Building industry hopes new provincial government cuts red tape

by Neil Sharma on 06 Jul 2018

With the Greater Golden Horseshoe in the throes of a housing supply crunch, the Residential Construction Council of Ontario has issued a report recommending improvements.

And with a new government leading the province, RESCON is hopeful change will come in the form of a Transparency Act to improve timelines and abet information free flow. Moreover, RESCON hopes for the establishment of “a common data/file platform for electronic permitting to move Queen’s Park and its 444 municipalities to a state-of-the-art system and out of the world of pen and paper.”

The report, Streamlining the Development and Building Approvals Process in Ontario, also recommends a coordinating professional who can ensure that applicants’ submissions are complete and accurate.

“We started off with interest in how long it takes to get something fairly routine approved at site plan control,” said Michael de Lint, director of regulatory reform and technical standards at RESCON. “We looked at how we can streamline the overall system. Site plan control involves planning but also various agencies. We’re also looking at the quality of the applications that come in, the industry’s role, the use of technology. We’re looking at the broader system.”

Looking to cut through the red tape once and for all, RESCON concedes other factors contribute to the supply dearth, but maintains that painstakingly slow approvals overwhelmingly contribute to it and exorbitant price points.

“You have these two worlds that collide: the world of being a developer and builder where you look at a market and you look at cost and your timeframe—and everything is sensitive to timeframe because it’s a world that has to be disciplined—and the world of the regulator where it’s very blasé about timeframes,” said de Lint. “They’re long to begin with and almost never followed at all.”

Planning large-scale developments has become arduous in the region. Starlane Home Corporation’s Lou Bada, vice president of low-rise construction, says the nature of the business craves predictability, but builders are instead burdened with moving targets.

“We find it very difficult to plan, because things that should take a year take two, and things that should take two take four or five years,” he said. “As much as we build in a contingency in terms of time, we don’t hope for the best and plan for the worst, but that’s what we have to do and we still don’t make our targets.”

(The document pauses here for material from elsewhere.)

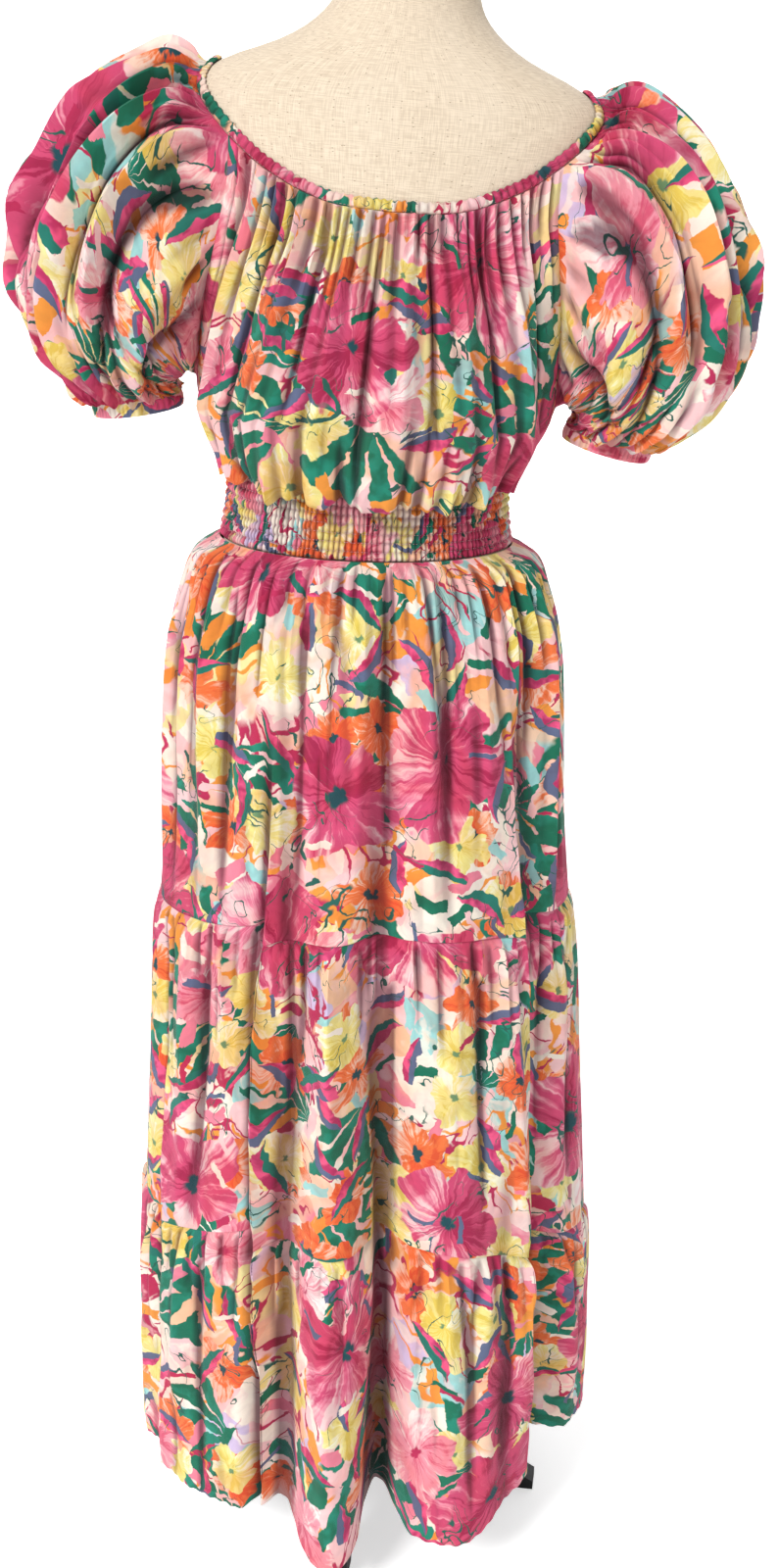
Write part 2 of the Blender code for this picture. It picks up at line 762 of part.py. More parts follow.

The new Progressive Conservative government of Ontario led by Doug Ford has promised to cut red tape so that industry can thrive. The report recommends that he start with the construction industry.

The Residential Construction Council of Ontario’s president notes how poorly the region performs on a global scale, and warns the future is at stake.

“Representing Canada, Toronto is 54th out of 190 countries assessed by the World Bank, in terms of the efficiency of its approvals process for routine building projects,” said Richard Lyall. “This ranking isn’t for an 80-storey mixed-development high-rise—it’s for the most basic of buildings, such as a warehouse. We are a G7 nation—54th for Toronto, Ontario and Canada isn’t acceptable.

“We must do something about this ranking within the next three years: delays on this scale cost the Ontario government, industry and consumers billions of dollars. If this is not addressed, we will lose out on potential international investors.”